To foster diverse program generation, ShinkaEvolve applies LLM-guided mutations with novel rejection sampling techniques. Program diversity is enhanced via an embedding-based novelty rejection mechanism that prevents the proliferation of redundant solutions, ensuring only meaningfully novel programs are selected for further evaluation.

Figure 3: ShinkaEvolve Program Novelty Rejection Sampling. ShinkaEvolve embeds mutable code snippets, computes similarities across the archive; if the maximal score exceeds a threshold, another LLM is queried to assess whether the program is meaningfully novel.

Results and Analysis

The framework was tested on several tasks, demonstrating substantial improvements in efficiency and outcomes compared to benchmarks. Notably, on the circle packing task, ShinkaEvolve achieved state-of-the-art solutions using significantly fewer program evaluations.

Figure 4: ShinkaEvolve on Circle Packing Task. Left: ShinkaEvolve outperforms AlphaEvolve's solution within less than 150 program evaluations. Right: ShinkaEvolve's program evolution tree demonstrates the iterative composition of stepping stones into high-performing solutions.

Furthermore, the application to improving ALE-Bench solutions and designing effective Mixture-of-Experts (MoE) load balancing loss functions underscores ShinkaEvolve’s capability to handle diverse tasks effectively.

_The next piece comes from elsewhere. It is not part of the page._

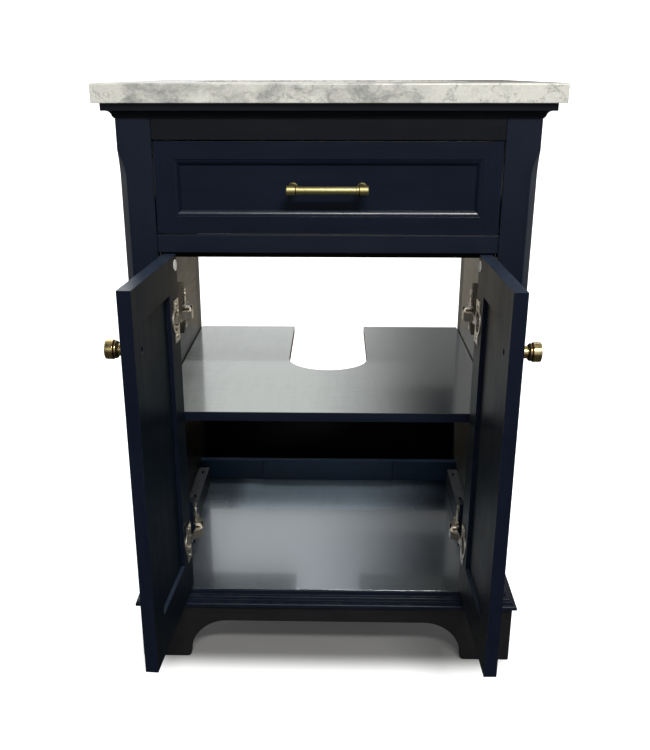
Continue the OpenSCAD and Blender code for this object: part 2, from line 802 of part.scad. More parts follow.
// Moulded edge along a rail whose inner side is at z, turned towards dir.
module rail_edge(z, dir, x_low, x_high) {
    intersection() {
        translate([x_low, 0, 0]) rotate([90, 0, 90]) linear_extrude(x_high - x_low)
            polygon([for (p = stick_profile()) [p[1], z + dir * p[0]]]);
        rotate([90, 0, 0]) translate([0, 0, -panel_recess]) linear_extrude(panel_recess)
            polygon([[x_low, z], [x_high, z],
                     [x_high - stick_w, z + dir * stick_w], [x_low + stick_w, z + dir * stick_w]]);
    }
}
module panel_space(w, h, stile, rails, play) {
    block([stile - groove_d - play, panel_recess - play, rails[0] - groove_d - play],
          [w - stile + groove_d + play, panel_recess + panel_t + play,
           h - rails[1] + groove_d + play]);
}
module framed_stiles(w, h, stile, rails) {
    difference() {
        union() {
            block([0, 0, 0], [stile, front_t, h]);
            block([w - stile, 0, 0], [w, front_t, h]);
        }
        panel_space(w, h, stile, rails, groove_play);
    }
    stile_edge(stile, 1, rails[0], h - rails[1]);
    stile_edge(w - stile, -1, rails[0], h - rails[1]);
}
module framed_rails(w, h, stile, rails) {
    difference() {
        union() {
            block([stile, 0, 0], [w - stile, front_t, rails[0]]);
            block([stile, 0, h - rails[1]], [w - stile, front_t, h]);
        }
        panel_space(w, h, stile, rails, groove_play);
    }
    rail_edge(rails[0], 1, stile, w - stile);
    rail_edge(h - rails[1], -1, stile, w - stile);
}
module framed_panel(w, h, stile, rails) {
    panel_space(w, h, stile, rails, 0);
}

// Tilt-out front, drawn shut as it stands.
drawer_w = 2 * (opening_x - drawer_gap);
drawer_h = drawer_opening_h - 2 * drawer_gap;
drawer_low = middle_top + drawer_gap;
drawer_rails_h = [drawer_rail_h, drawer_rail_h];
drawer_mid_z = drawer_low + drawer_h / 2;
module drawer_place() {
    translate([-drawer_w / 2, front_y, drawer_low]) children();
}
module drawer_stiles() {
    color(navy) drawer_place() framed_stiles(drawer_w, drawer_h, drawer_stile_w, drawer_rails_h);
}
module drawer_rails() {
    color(navy) drawer_place() framed_rails(drawer_w, drawer_h, drawer_stile_w, drawer_rails_h);
}
module drawer_panel() {
    color(navy) difference() {
        drawer_place() framed_panel(drawer_w, drawer_h, drawer_stile_w, drawer_rails_h);
        for (s = [-1, 1]) translate([s * pull_pitch / 2, front_y, drawer_mid_z]) rotate([-90, 0, 0])
            cylinder(r = screw_r, h = front_t, $fn = 24);
    }
}

// Bar pull: a round bar with stepped end caps on two posts with rosettes.
pull_y = front_y + panel_recess - pull_out;
rosette_r = 7.5;
rosette_t = 3;
cap_neck = 2;
pull_thread = 12;
module pull_bar() {
    color(brass) translate([0, pull_y, drawer_mid_z]) rotate([0, 90, 0]) {
        difference() {
            union() {
                cylinder(r = pull_r, h = pull_l - 2 * cap_neck, center = true);
                for (s = [-1, 1]) translate([0, 0, s * (pull_l - pull_cap_l) / 2])
                    rotate_extrude() polygon([
                        [0, -pull_cap_l / 2], [pull_cap_r - 1, -pull_cap_l / 2],
                        [pull_cap_r, 1 - pull_cap_l / 2], [pull_cap_r, pull_cap_l / 2 - 1],
                        [pull_cap_r - 1, pull_cap_l / 2], [0, pull_cap_l / 2]]);
            }
            for (s = [-1, 1]) translate([0, 0, s * pull_pitch / 2]) rotate([90, 0, 0])
                translate([0, 0, -pull_cap_r - cut_over])
                    cylinder(r = pull_post_r - 1, h = pull_cap_r + cut_over);
        }
    }
}
module pull_posts() {
    color(brass) for (s = [-1, 1])
        translate([s * pull_pitch / 2, front_y + panel_recess, drawer_mid_z]) rotate([90, 0, 0])
            difference() {
                rotate_extrude() polygon([
                    [0, 0], [rosette_r, 0], [rosette_r, rosette_t - 1], [rosette_r - 1, rosette_t],
                    [pull_post_r, rosette_t], [pull_post_r, pull_out - pull_cap_r],
                    [pull_post_r - 1, pull_out - pull_cap_r], [pull_post_r - 1, pull_out - 1],
                    [0, pull_out - 1]]);
                translate([0, 0, -cut_over]) cylinder(r = screw_r, h = pull_thread + cut_over, $fn = 24);
            }
}

// Two screws through the panel into the posts.
module pull_screws() {
    back_y = front_y + panel_recess + panel_t;
    color(steel) for (s = [-1, 1])
        translate([s * pull_pitch / 2, back_y, drawer_mid_z]) rotate([90, 0, 0]) {
            translate([0, 0, -screw_head_t]) cylinder(r = screw_head_r, h = screw_head_t, $fn = 32);
            cylinder(r = screw_r, h = panel_t + pull_thread, $fn = 24);
        }
}

// Tray on the back of the tilt-out front, open at the top.
tray_rise = 6;
tray_low = drawer_low + tray_rise;
module tilt_tray() {
    color(plastic) difference() {
        block([-tray_w / 2, door_back_y, tray_low],
              [tray_w / 2, door_back_y + tray_d, tray_low + tray_h]);
        block([tray_wall - tray_w / 2, door_back_y + tray_wall, tray_low + tray_wall],
              [tray_w / 2 - tray_wall, door_back_y + tray_d - tray_wall, tray_low + tray_h + cut_over]);
    }
}

// Tilt hinges: leaves on the front beside plates behind the posts.
leaf_t = 1.5;
leaf_h = 42;
leaf_l = 26;
leaf_inset = 4;
leaf_x = drawer_w / 2 - leaf_inset;
leaf_low = drawer_low + leaf_inset;
module tilt_leaves() {
    color(steel) both_sides() {
        block([leaf_x - leaf_l, door_back_y, leaf_low],
              [leaf_x, door_back_y + leaf_t, leaf_low + leaf_h]);
        block([leaf_x - leaf_t, door_back_y, leaf_low],
              [leaf_x, door_back_y + leaf_l, leaf_low + leaf_h]);
    }
}
module tilt_brackets() {
    plate_low_x = leaf_x + clear;
    color(steel) both_sides() {
        block([plate_low_x, frame_back_y + clear, leaf_low],
              [plate_low_x + leaf_t, frame_back_y + leaf_l, leaf_low + leaf_h]);
        block([plate_low_x, frame_back_y, leaf_low],
              [opening_x + post_w / 3, frame_back_y + leaf_t, leaf_low + leaf_h]);
    }
}

// Doors in their frames, with holes for the hinge cups and the knob.
door_rails_h = [door_bottom_rail_h, door_top_rail_h];
knob_x = door_w - knob_inset;
knob_z = door_h - knob_drop;
sink_r = 4.6;
sink_d = 8;
module door_local() {
    translate([door_edge_x, front_y, door_low]) children();
}
module door_stiles() {
    color(navy) difference() {
        framed_stiles(door_w, door_h, door_stile_w, door_rails_h);
        for (z = hinge_z) translate([cup_inset, front_t - cup_deep, z - door_low])
            rotate([-90, 0, 0]) cylinder(r = cup_r, h = cup_deep + cut_over, $fn = fine);
        translate([knob_x, -cut_over, knob_z]) rotate([-90, 0, 0]) {
            cylinder(r = screw_r, h = front_t + 2 * cut_over, $fn = 24);
            translate([0, 0, front_t + cut_over - sink_d])
                cylinder(r = sink_r, h = sink_d + cut_over, $fn = 32);
        }
    }
}
module door_rails() {
    color(navy) framed_rails(door_w, door_h, door_stile_w, door_rails_h);
}
module door_panel() {
    color(navy) framed_panel(door_w, door_h, door_stile_w, door_rails_h);
}

// Hinge cup with its flange, and the cranked link that swings between the arm's forks.
// The link's side view has its first coordinate across the door and its second into it.
cup_floor = 1.5;
cup_skin = 2.5;
flange_shift = 4;
link_low = 2.8;
link_high = 16;
link_deep = 6;
link_in = cup_inset - sqrt(cup_r * cup_r - link_h * link_h / 4) + 0.5;
link_side = [
    [cup_inset - link_deep, -link_deep], [cup_inset - link_deep, 2], [6, 4.6], [-2, 4.6],
    [-12, link_high], [-link_reach, link_high], [-link_reach, 9], [-10, link_low], [0, link_low],
    [link_in, 0.5], [link_in + flange_t, -link_deep]];
module hinge_cups() {
    color(steel) for (z = hinge_z) translate([0, front_t, z - door_low]) {
        difference() {
            union() {
                translate([cup_inset, -cup_deep, 0]) rotate([-90, 0, 0])
                    cylinder(r = cup_r, h = cup_deep, $fn = fine);
                block([cup_inset - flange_w / 2 - flange_shift, 0, -flange_h / 2],
                      [cup_inset + flange_w / 2 - flange_shift, flange_t, flange_h / 2]);
                translate([cup_inset, 0, 0]) rotate([-90, 0, 0])
                    cylinder(r = cup_r + 2, h = flange_t, $fn = fine);
            }
            translate([cup_inset, cup_floor - cup_deep, 0]) rotate([-90, 0, 0])
                cylinder(r = cup_r - cup_skin, h = cup_deep + flange_t, $fn = fine);
            for (s = [-1, 1])
                translate([cup_inset - flange_shift, -cut_over, s * (flange_h / 2 - screw_edge)])
                    rotate([-90, 0, 0])
                        cylinder(r = screw_r, h = flange_t + 2 * cut_over, $fn = 24);
        }
        translate([0, 0, -link_h / 2]) linear_extrude(link_h) polygon(link_side);
    }
}

// Round knob with a flared stem and a stepped head, and the screw that holds it.
knob_head_l = 15;
knob_thread = 10;
module knob() {
    stem_end = knob_l - knob_head_l;
    color(brass) translate([knob_x, 0, knob_z]) rotate([90, 0, 0]) difference() {
        rotate_extrude($fn = fine) polygon([
            [0, 0], [knob_stem_r + 1.2, 0], [knob_stem_r + 1.2, 1.5], [knob_stem_r, 3],
            [knob_stem_r, stem_end - 1], [knob_r - 3.2, stem_end], [knob_r - 2.4, stem_end + 0.8],
            [knob_r - 2.4, stem_end + 2.6], [knob_r - 1, stem_end + 3.4], [knob_r - 0.7, stem_end + 5.6],
            [knob_r - 1.3, stem_end + 6.2], [knob_r - 1.3, stem_end + 6.8], [knob_r, stem_end + 7.4],
            [knob_r, knob_l - 1], [knob_r - 1, knob_l], [0, knob_l]]);
        translate([0, 0, -cut_over]) cylinder(r = screw_r, h = knob_thread + cut_over, $fn = 24);
    }
}
module knob_screw() {
    head_y = front_t - sink_d;
    color(steel) translate([knob_x, head_y, knob_z]) rotate([90, 0, 0]) {
        translate([0, 0, -screw_head_t]) cylinder(r = screw_head_r, h = screw_head_t, $fn = 32);
        cylinder(r = screw_r, h = head_y + knob_thread, $fn = 24);
    }
}

// Round felt pad near the upper hinge corner of a door's back.
pad_r = 8;
pad_t = 1.6;
pad_inset = 12;
pad_drop = 14;
module felt_pad() {
    color(felt) translate([pad_inset, front_t, door_h - pad_drop]) rotate([-90, 0, 0])
        cylinder(r = pad_r, h = pad_t);
}

module left_door_stiles() { left_door_place() door_local() door_stiles(); }
module left_door_rails() { left_door_place() door_local() door_rails(); }
module left_door_panel() { left_door_place() door_local() door_panel(); }
module left_hinge_cups() { left_door_place() door_local() hinge_cups(); }
module left_knob() { left_door_place() door_local() knob(); }
module left_knob_screw() { left_door_place() door_local() knob_screw(); }
module left_felt_pad() { left_door_place() door_local() felt_pad(); }
module right_door_stiles() { right_door_place() door_local() door_stiles(); }
module right_door_rails() { right_door_place() door_local() door_rails(); }
module right_door_panel() { right_door_place() door_local() door_panel(); }
module right_hinge_cups() { right_door_place() door_local() hinge_cups(); }
module right_knob() { right_door_place() door_local() knob(); }
module right_knob_screw() { right_door_place() door_local() knob_screw(); }
module right_felt_pad() { right_door_place() door_local() felt_pad(); }

marble_top();
basin();
basin_clips();
crown_front();
crown_sides();
front_post_left();
front_post_right();
rear_post_left();
rear_post_right();
side_panel_left();
side_panel_right();
side_rails_left();
side_rails_right();
top_rail();
middle_rail();
bottom_rail();
door_stop();
back_top_rail();
low_back_rail();
stop_plate();
lower_back_panel();
floor_panel();
shelf();
shelf_pins();
base_front();
base_left();
base_right();
base_moulding_front();
base_moulding_left();
base_moulding_right();
corner_blocks();
runner_brackets();
runner_slides();
hinge_blocks();
hinge_arms();
hinge_arm_screws();
tilt_brackets();
drawer_stiles();
drawer_rails();
drawer_panel();
pull_bar();
pull_posts();
pull_screws();
tilt_tray();
tilt_leaves();
left_door_stiles();
left_door_rails();
left_door_panel();
left_hinge_cups();
left_knob();
left_knob_screw();
left_felt_pad();
right_door_stiles();
right_door_rails();
right_door_panel();
right_hinge_cups();
right_knob();
right_knob_screw();
right_felt_pad();
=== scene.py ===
import bmesh
import bpy
import json
import math
from mathutils import Matrix, Vector


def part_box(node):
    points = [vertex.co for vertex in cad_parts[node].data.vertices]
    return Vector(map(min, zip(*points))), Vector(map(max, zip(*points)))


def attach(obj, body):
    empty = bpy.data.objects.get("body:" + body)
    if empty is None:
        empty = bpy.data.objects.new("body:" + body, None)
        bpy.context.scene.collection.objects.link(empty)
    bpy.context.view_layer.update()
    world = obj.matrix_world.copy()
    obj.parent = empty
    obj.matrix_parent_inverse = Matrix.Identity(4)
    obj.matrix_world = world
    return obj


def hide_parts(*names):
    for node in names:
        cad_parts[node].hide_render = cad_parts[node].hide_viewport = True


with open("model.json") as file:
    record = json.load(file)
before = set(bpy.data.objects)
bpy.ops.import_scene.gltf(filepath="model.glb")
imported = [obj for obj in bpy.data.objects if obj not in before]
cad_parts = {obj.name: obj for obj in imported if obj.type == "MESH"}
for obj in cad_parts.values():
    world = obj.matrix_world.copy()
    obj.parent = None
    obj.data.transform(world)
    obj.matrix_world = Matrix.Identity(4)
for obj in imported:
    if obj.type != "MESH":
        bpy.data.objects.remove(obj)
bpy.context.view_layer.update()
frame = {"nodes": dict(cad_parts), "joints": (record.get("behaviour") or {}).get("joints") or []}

scene = bpy.context.scene
scene.view_settings.view_transform = "Standard"

# Camera. The photograph looks down by 21 degrees at the open cabinet from 1.3 m in front of its doors.
# Its picture was cropped, so the lens has a small shift.
camera_data = bpy.data.cameras.new("photo_camera")
camera = bpy.data.objects.new("photo_camera", camera_data)
scene.collection.objects.link(camera)
camera_data.sensor_width = 36.0
camera_data.lens = 43.90
camera_data.shift_x = 0.0160
camera_data.shift_y = 0.0670
camera.location = (0.0108, -1.8353, 0.9108)
camera.rotation_euler = (math.radians(90 - 21.1), math.radians(0.04), math.radians(1.36))
scene.camera = camera


# Studio sweep: white paper that runs from the floor up behind the unit in one curve, so no corner shows.
# It keeps the unit's soft shadow, deepened by painted shadow: near the unit it glows less to the camera and its
# tone drops.
# It glows to the camera away from the unit, as the photograph's cut-out does, and to reflections it glows as
# the photograph's unknown room seems to. To reflections alone it glows unevenly, a painted reflection of a
# room.
def new_material(name):
    material = bpy.data.materials.new(name)
    material.use_nodes = True
    material.node_tree.nodes.clear()
    return material, material.node_tree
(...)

Implications and Future Work

ShinkaEvolve demonstrates the potential for efficient program evolution frameworks to advance various computational problems significantly. By reducing the sample complexity and providing open-source accessibility, it paves the way for broader adoption and further innovation in evolutionary computational strategies.

Future work could focus on enhancing the open-endedness of the system by enabling autonomous task specification and continuing the integration of sophisticated meta-learning strategies to realize the full potential of continuous discovery.

Conclusion

ShinkaEvolve represents a substantial step forward in the domain of program evolution frameworks by integrating innovative sampling and mutation strategies to achieve superior performance. Its open-source nature and improved sample efficiency democratize access to advanced computational tools, fostering further advancements in the field.